Status Tracking

The book tools are built around Data Version Control, a tool for managing data processing pipelines. We use the software in a somewhat unusal way due to our use of PostgreSQL as our primary storage.

Import is organized into stages that are also tracked in the PostgreSQL database, so that we can get current status information from the DB about the data that has been loaded into it.

Stages and Status

Because our primary data storage is in a database, and DVC likes to track files, our design is a little unusual for a DVC project. Each stage that produces output in the database (import, index, etc.) is implemented as two stages:

  • A primary stage, that produces a .transcript file as output; it works just like any normal DVC stage.

  • A status stage, that depends on the .transcript file and produces a .status file. This stage is marked as always_run, so it always re-runs even if the transcript is unchanged, so that it can make sure the .status file contains the current state of the database.

Stages that take database state as input depend on the corresponding .status file, not the .transcript file, so that their need to update is triggered based on the current database state. This wires together all of the dependencies, and uses the current state in the database instead of files that might become out-of-sync with the database to track import status. There are a couple of holes in this design, but it’s the best we can do and it works.

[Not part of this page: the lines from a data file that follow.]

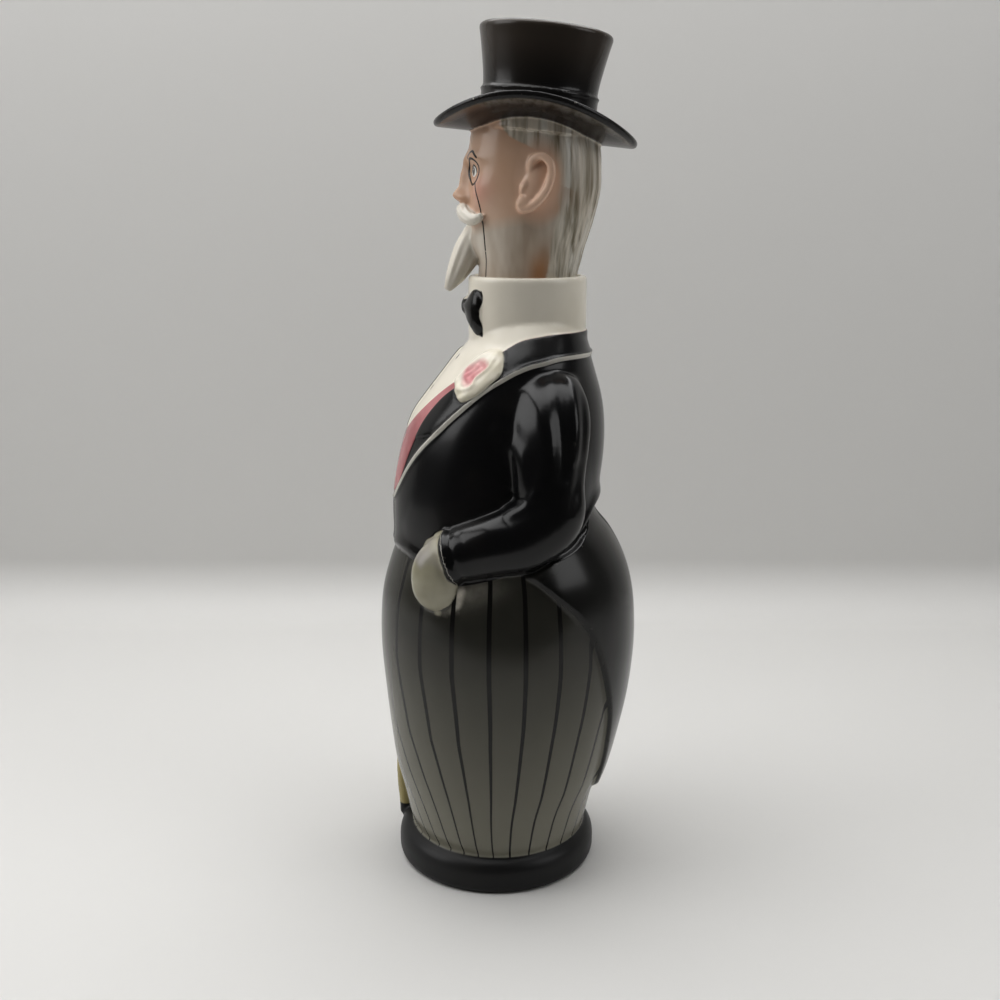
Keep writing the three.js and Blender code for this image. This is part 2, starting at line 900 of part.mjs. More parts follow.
// A named mesh from a manifold solid.
function meshOf(name, made, material) {
  const { vertProperties, triVerts, numProp, numVert } = made.getMesh();
  const positions = new Float32Array(numVert * 3);
  for (let i = 0; i < numVert; i += 1) {
    positions.set(vertProperties.subarray(i * numProp, i * numProp + 3), i * 3);
  }
  const geometry = new THREE.BufferGeometry();
  geometry.setAttribute('position', new THREE.BufferAttribute(positions, 3));
  geometry.setIndex(new THREE.BufferAttribute(triVerts, 1));
  geometry.computeVertexNormals();
  const mesh = new THREE.Mesh(geometry, material);
  mesh.name = name;
  return mesh;
}

const bodyGlaze = new THREE.MeshStandardMaterial({ color: 0x2b2b2c, roughness: 0.16, metalness: 0 });
const headGlaze = new THREE.MeshStandardMaterial({ color: 0xc9a183, roughness: 0.18, metalness: 0 });

const decanter = new THREE.Group();
decanter.add(meshOf('bottle_body', bottle(), bodyGlaze));
decanter.add(meshOf('head_stopper', stopper(), headGlaze));

export default decanter;
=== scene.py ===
import math

import bpy
import numpy as np
from mathutils import Matrix, Vector


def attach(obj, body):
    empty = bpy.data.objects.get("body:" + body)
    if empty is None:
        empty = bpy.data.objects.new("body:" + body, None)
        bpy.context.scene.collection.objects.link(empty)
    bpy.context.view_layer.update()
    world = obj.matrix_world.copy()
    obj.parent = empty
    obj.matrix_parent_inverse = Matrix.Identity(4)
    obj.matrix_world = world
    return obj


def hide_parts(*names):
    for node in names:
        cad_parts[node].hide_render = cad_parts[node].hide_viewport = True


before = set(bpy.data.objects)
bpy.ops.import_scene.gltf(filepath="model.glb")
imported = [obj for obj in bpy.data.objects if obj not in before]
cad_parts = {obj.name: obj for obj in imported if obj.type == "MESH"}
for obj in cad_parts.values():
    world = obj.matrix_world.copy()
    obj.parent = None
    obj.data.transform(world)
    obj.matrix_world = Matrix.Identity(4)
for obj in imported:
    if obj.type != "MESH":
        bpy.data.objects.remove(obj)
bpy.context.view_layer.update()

mm = 0.001

# The figure's own measures in millimetres, as the solids have them.
figure = {
    "plinthDiameter": 81.0,
    "plinthHeight": 13.5,
    "bodyHeight": 224.0,     # from the plinth's top to the collar's rim
    "headHeight": 91.0,      # from the collar's rim to the hat's crown
    "collarDiameter": 44.8,
    "collarHeight": 22.0,
    "collarRim": 2.4,
    "neckSetback": 12.0,
    "seatDepth": 6.0,
    "mouthBore": 27.0,
    "wall": 4.5,
    "floor": 6.0,
}
plinthTop = figure["plinthHeight"]
rimHeight = plinthTop + figure["bodyHeight"]
bodyUnit = figure["bodyHeight"] / 100
headUnit = figure["headHeight"] / 100
collarRadius = figure["collarDiameter"] / 2
recessRadius = collarRadius - figure["collarRim"]
seatHeight = rimHeight - figure["seatDepth"]
mouthRadius = figure["mouthBore"] / 2

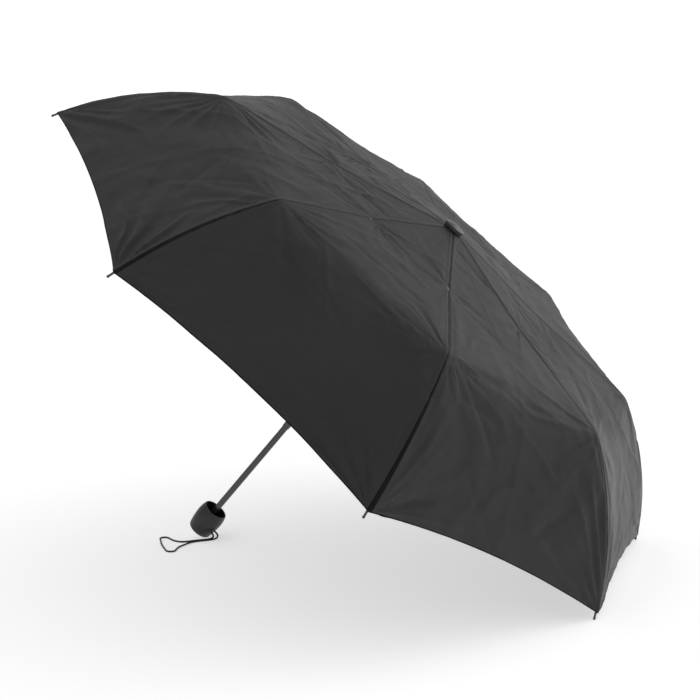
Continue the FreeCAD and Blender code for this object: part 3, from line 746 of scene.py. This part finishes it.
STRAP_RADIUS = 0.00125
STRAP_ROUTE = [
    (-0.2153, 0.0028, 0.0108),
    (-0.2124, 0.0036, 0.0084),
    (-0.2093, 0.0037, 0.0058),
    (-0.2063, 0.0014, 0.0036),
    (-0.2046, -0.0032, 0.0021),
    (-0.2048, -0.0086, 0.0015),
    (-0.2074, -0.0146, 0.0013),
    (-0.2130, -0.0204, 0.0013),
    (-0.2204, -0.0264, 0.0013),
    (-0.2268, -0.0332, 0.0013),
    (-0.2312, -0.0420, 0.0013),
    (-0.2332, -0.0525, 0.0013),
    (-0.2356, -0.0635, 0.0013),
    (-0.2346, -0.0740, 0.0013),
    (-0.2332, -0.0805, 0.0013),
    (-0.2328, -0.0845, 0.0013),
    (-0.2348, -0.0879, 0.0013),
    (-0.2384, -0.0896, 0.0013),
    (-0.2423, -0.0887, 0.0013),
    (-0.2454, -0.0856, 0.0013),
    (-0.2506, -0.0780, 0.0013),
    (-0.2592, -0.0660, 0.0013),
    (-0.2676, -0.0515, 0.0013),
    (-0.2730, -0.0410, 0.0013),
    (-0.2766, -0.0344, 0.0013),
    (-0.2773, -0.0304, 0.0013),
    (-0.2754, -0.0269, 0.0013),
    (-0.2717, -0.0254, 0.0013),
    (-0.2674, -0.0269, 0.0013),
    (-0.2614, -0.0326, 0.0013),
    (-0.2530, -0.0384, 0.0013),
    (-0.2440, -0.0402, 0.0013),
    (-0.2364, -0.0366, 0.0013),
    (-0.2303, -0.0297, 0.0013),
    (-0.2234, -0.0236, 0.0013),
    (-0.2166, -0.0184, 0.0013),
    (-0.2119, -0.0152, 0.0015),
    (-0.2089, -0.0127, 0.0025),
    (-0.2078, -0.0100, 0.0044),
    (-0.2095, -0.0076, 0.0062),
    (-0.2123, -0.0063, 0.0082),
    (-0.2147, -0.0052, 0.0101),
]


def wrist_strap():
    curve = bpy.data.curves.new("wrist_strap_cord", "CURVE")
    curve.dimensions = "3D"
    spline = curve.splines.new("NURBS")
    spline.points.add(len(STRAP_ROUTE) - 1)
    for point, place in zip(spline.points, STRAP_ROUTE):
        point.co = (*place, 1)
    spline.order_u = 3
    spline.use_endpoint_u = True
    spline.resolution_u = 8
    curve.bevel_depth = STRAP_RADIUS
    curve.bevel_resolution = 4
    curve.use_fill_caps = True
    curve.materials.append(MATERIALS["strap_cord"])
    strap = bpy.data.objects.new("wrist_strap_cord", curve)
    bpy.context.scene.collection.objects.link(strap)
    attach(strap, "handle_and_lower_tube")
    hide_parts("wrist_strap")


wrist_strap()


# ---- the stage: a white floor in front of a white background, soft light, and the camera

WORLD_LIGHT = 0.55
BACKGROUND = 1.2
PAPER_GLOW = 0.5
PAPER_REACH = 40.0
LIGHTS_AIM = (0.0, 0.0, 0.3)

# Each light's name, place, size and power in watts
LIGHTS = (
    ("back", (2.4, 2.6, 1.9), (3.0, 2.0), 16.0),
    ("top", (-0.4, 0.4, 3.2), (2.2, 2.2), 3.0),
    ("front_fill", (-1.2, -3.4, 1.8), (2.6, 1.8), 3.0),
)
CAMERA_PLACE = (0.5945, -1.9533, 0.5759)
CAMERA_AZIMUTH = 17.4036
CAMERA_DOWN = 8.4477
CAMERA_ROLL = 0.6154
CAMERA_LENS = 80.861
SENSOR_WIDTH = 36.0


def floor():
    """A wide sheet of white paper."""
    reach = PAPER_REACH
    corners = [(-reach, -reach, 0), (reach, -reach, 0), (reach, reach, 0), (-reach, reach, 0)]
    mesh = bpy.data.meshes.new("floor")
    mesh.from_pydata(corners, [], [(0, 1, 2, 3)])
    paper = Surface("white_paper", Roughness=0.9, Specular_IOR_Level=0.0)
    place = paper.node("ShaderNodeTexCoord").outputs["Object"]
    paper.set(Base_Color=paper.mix(paper.noise(place, 2.0), (0.94, 0.94, 0.94), (0.96, 0.96, 0.96)))
    paper.shader.inputs["Emission Color"].default_value = (1, 1, 1, 1)
    paper.shader.inputs["Emission Strength"].default_value = PAPER_GLOW
    mesh.materials.append(paper.material)
    new_object("floor", mesh)


def area_light(name, place, target, size, power):
    light = bpy.data.lights.new(name, "AREA")
    light.shape = "RECTANGLE"
    light.size, light.size_y = size
    light.energy = power
    lamp = bpy.data.objects.new(name, light)
    bpy.context.scene.collection.objects.link(lamp)
    lamp.location = place
    lamp.rotation_mode = "QUATERNION"
    lamp.rotation_quaternion = (Vector(target) - Vector(place)).to_track_quat("-Z", "Y")


def studio():
    world = bpy.data.worlds.new("studio")
    world.use_nodes = True
    tree = world.node_tree
    light = next(n for n in tree.nodes if n.type == "BACKGROUND")
    light.inputs["Color"].default_value = (1, 1, 1, 1)
    seen = tree.nodes.new("ShaderNodeLightPath").outputs["Is Camera Ray"]
    strength = tree.nodes.new("ShaderNodeMapRange")
    strength.inputs["To Min"].default_value = WORLD_LIGHT
    strength.inputs["To Max"].default_value = BACKGROUND
    tree.links.new(seen, strength.inputs["Value"])
    tree.links.new(strength.outputs["Result"], light.inputs["Strength"])
    bpy.context.scene.world = world
    for name, place, size, power in LIGHTS:
        area_light(name, place, LIGHTS_AIM, size, power)


def camera():
    data = bpy.data.cameras.new("camera")
    data.sensor_width = SENSOR_WIDTH
    data.lens = CAMERA_LENS
    eye = bpy.data.objects.new("camera", data)
    bpy.context.scene.collection.objects.link(eye)
    turned = Matrix.Rotation(math.radians(CAMERA_AZIMUTH), 4, "Z")
    tipped = Matrix.Rotation(math.radians(90 - CAMERA_DOWN), 4, "X")
    rolled = Matrix.Rotation(math.radians(CAMERA_ROLL), 4, "Z")
    eye.matrix_world = Matrix.Translation(CAMERA_PLACE) @ turned @ tipped @ rolled
    bpy.context.scene.camera = eye


floor()
studio()
camera()
bpy.context.scene.view_settings.view_transform = "Standard"
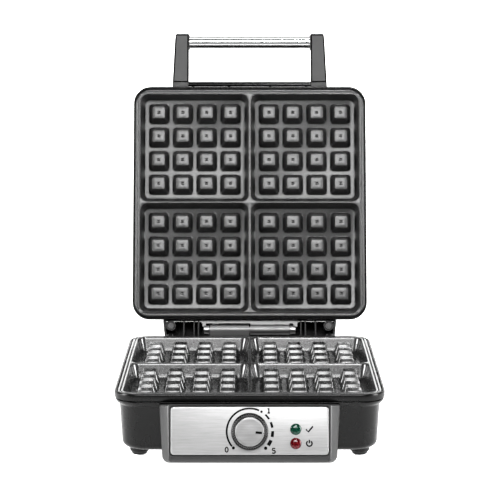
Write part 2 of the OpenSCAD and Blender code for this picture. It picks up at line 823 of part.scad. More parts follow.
// screwed from inside the lid into the foot of the handle
module handle_screws() {
  color(steel) place_lid() for (x = handle_screw_x) translate([x, -114, handle_screw_z]) rotate([-90, 0, 0])
    screw(2.8, 6, 12.5);
}

// ---------------------------------------------------------------- centring

// y of a point of the lid, given shut, once the lid is open
function opened(y, z) = axis_y + (y - axis_y) * cos(open_angle) + (z - axis_z) * sin(open_angle);
front_y = panel_y - (knob_s + knob_d / 2 - 3) * sin(panel_lean) - (knob_gap + knob_h) * cos(panel_lean);
rear_y = opened(bar_y + 2.3, bar_z) + tip_r;
centre_shift = -(front_y + rear_y) / 2;

lower_housing();
lower_rim_frame();
lower_plate();
lower_element();
lower_heat_shield();
lower_element_clamps();
thermal_fuse();
fuse_clip();
terminal_block();
mains_wires();
cord_gland();
cord_clamp();
base_cover();
base_cover_screws();
feet();
foot_pads();
plate_screws();
control_housing();
control_panel();
panel_studs();
ready_lens();
power_lens();
neon_lamps();
lamp_holder();
thermostat_body();
thermostat_bracket();
thermostat_bulb();
panel_wires();
base_hinge_leaf();
base_leaf_screws();
hinge_pin();
pin_nuts();
control_knob();
knob_cap();
knob_pointer();
thermostat_shaft();
shaft_spring();
upper_housing();
upper_rim_frame();
upper_plate();
upper_element();
upper_heat_shield();
upper_element_clamps();
upper_plate_screws();
lid_hinge_leaf();
lid_leaf_screws();
hinge_cover();
hinge_cover_screws();
lid_wires();
handle_frame();
handle_covers();
handle_bar();
handle_screws();
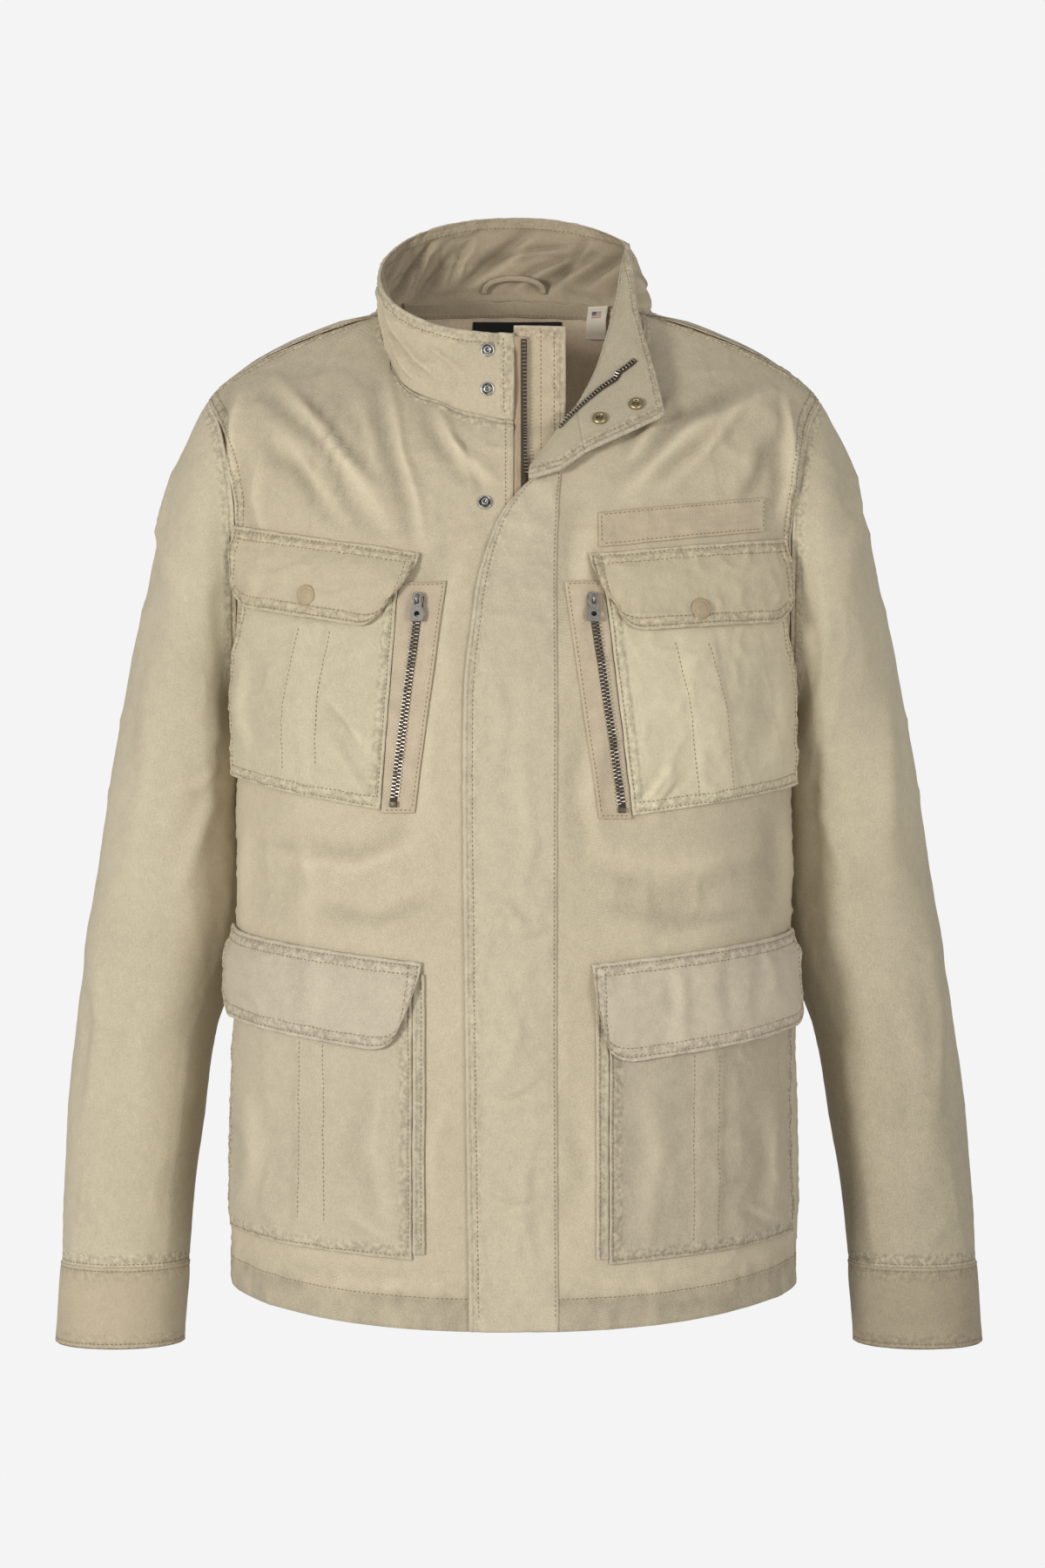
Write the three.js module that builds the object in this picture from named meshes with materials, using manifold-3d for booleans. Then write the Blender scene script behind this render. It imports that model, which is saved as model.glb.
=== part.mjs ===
import * as THREE from 'three';
import Module from 'manifold-3d';
import { mergeVertices } from 'three/addons/utils/BufferGeometryUtils.js';

const manifold = await Module();
manifold.setup();

// A field jacket, worn shape with nobody in it. Sizes are millimetres.
// +X is the wearer's left, -Y is the front and +Z is up. The form is worked out about the middle
// of the chest, and the last group moves it so that the origin is the inside of the neck at the back.

const CLOTH = 1.2; // one layer of twill
const DOUBLE = 2.2; // two layers: flaps, cuffs, collar, placket
const SEAM = 0.4; // between two pieces that are sewn edge to edge
const REST = 0.8; // between a panel and a piece that lies on it
const ROUNDING = 2.3; // exponent of the chest's rounded cross section
const HEM_FRONT = -725;
const HEM_SIDE = -708;
const ARMPIT = -290;
const SHOULDER_TIP = -62;
const NECK_FRONT = -86;
const NECK_BACK = 20;
const COLLAR_FRONT_TOP = -24;
const ROLL_START = -121; // height where the open front starts to turn outward
const QUARTER = Math.PI / 2;

// Cross sections of the body from the hem to the neck.
const BODY = [
  { z: -725, half: 207, front: 146, back: 128 },
  { z: -620, half: 206, front: 143, back: 126 },
  { z: -500, half: 204, front: 141, back: 122 },
  { z: -380, half: 203, front: 141, back: 122 },
  { z: -265, half: 203, front: 139, back: 124 },
  { z: -220, half: 208, front: 131, back: 125 },
  { z: -181, half: 218, front: 120, back: 124 },
  { z: -130, half: 231, front: 103, back: 118 },
  { z: -93, half: 231, front: 88, back: 108 },
  { z: -63, half: 223, front: 66, back: 98 },
  { z: -44, half: 203, front: 49, back: 91 },
  { z: -25, half: 174, front: 34, back: 84 },
  { z: -6, half: 130, front: 22, back: 77.5 },
  { z: 0, half: 105, front: 18, back: 75.5 },
  { z: 9, half: 98, front: 14, back: 73 },
  { z: 20, half: 88, front: 10, back: 70 },
];

// The armhole seam: how far out it lies, as a share of the body's half width.
const ARMHOLE = [
  { z: -290, share: 1 },
  { z: -270, share: 0.992 },
  { z: -245, share: 0.978 },
  { z: -216, share: 0.955 },
  { z: -190, share: 0.925 },
  { z: -166, share: 0.9 },
  { z: -142, share: 0.88 },
  { z: -118, share: 0.883 },
  { z: -100, share: 0.9 },
  { z: -85, share: 0.926 },
  { z: -76, share: 0.952 },
  { z: -68, share: 0.982 },
  { z: -62, share: 1 },
];

// The neck seam from the centre front to the neck point, then by turn to the centre back.
const NECK_SEAM = [
  { turn: 0, z: -86 },
  { turn: 0.115, z: -79 },
  { turn: 0.197, z: -71 },
  { turn: 0.3, z: -60 },
  { turn: 0.395, z: -43 },
  { turn: 0.52, z: -22 },
  { turn: 0.95, z: 0.5 },
  { turn: 1.85, z: 5 },
  { turn: 2.2, z: 9 },
  { turn: 2.5, z: 13 },
  { turn: 2.8, z: 17 },
  { turn: Math.PI, z: 20 },
];
const NECK_POINT_STEP = 6; // the row of NECK_SEAM at the shoulder seam
const CORNER_GAP = 0.07; // rows that part the front's corner there from the back's

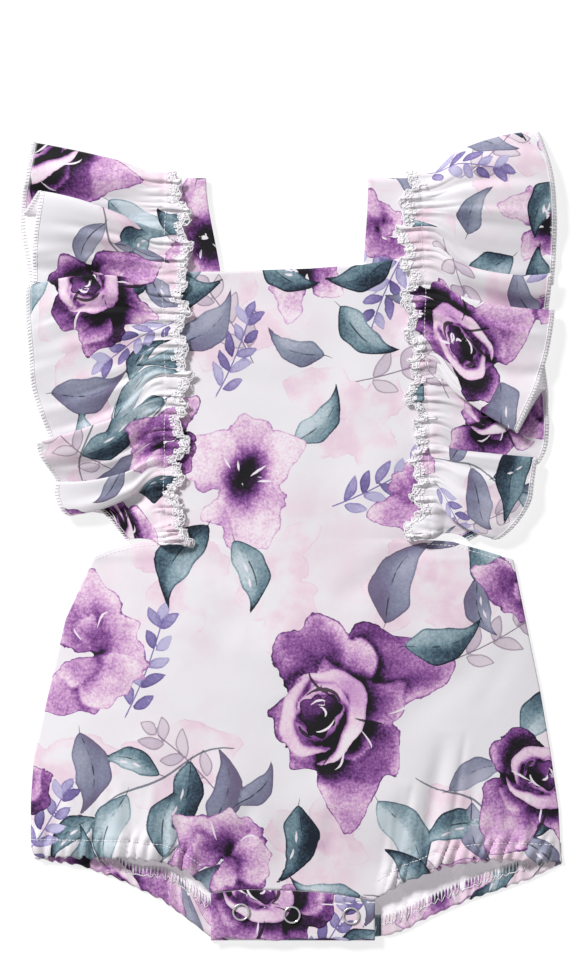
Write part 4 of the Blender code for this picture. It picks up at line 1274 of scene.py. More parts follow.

The stage name matches the name of the .dvc file.

The reason for this somewhat bizarre layoutis that if we just wrote the output files, and the database was reloaded or corrupted, the DVC status-checking logic would not be ableto keep track of it. This double-file design allows us to make subsequent steps depend on the actual results of the import, not our memory of the import in the Git repository.

In-Database Status Tracking

Import steps are tracked in the stage_status table in the database. For completed stages, this can include a key (checksum, UUID, or other identifier) to identify a ‘version’ of the stage. Stages can also have dependencies, which are solely used for computing the status of a stage (all actual dependency relationships are handled by DVC):

  • stage_deps tracks stage-to-stage dependencies, to say that one stage used another as input.

  • stage_file tracks stage-to-file dependencies, to say that a stage used a file as input.

The source_file table tracks input file checksums.

Projects using the book database can also use stage_status to obtain data version information, to see if they are up-to-date.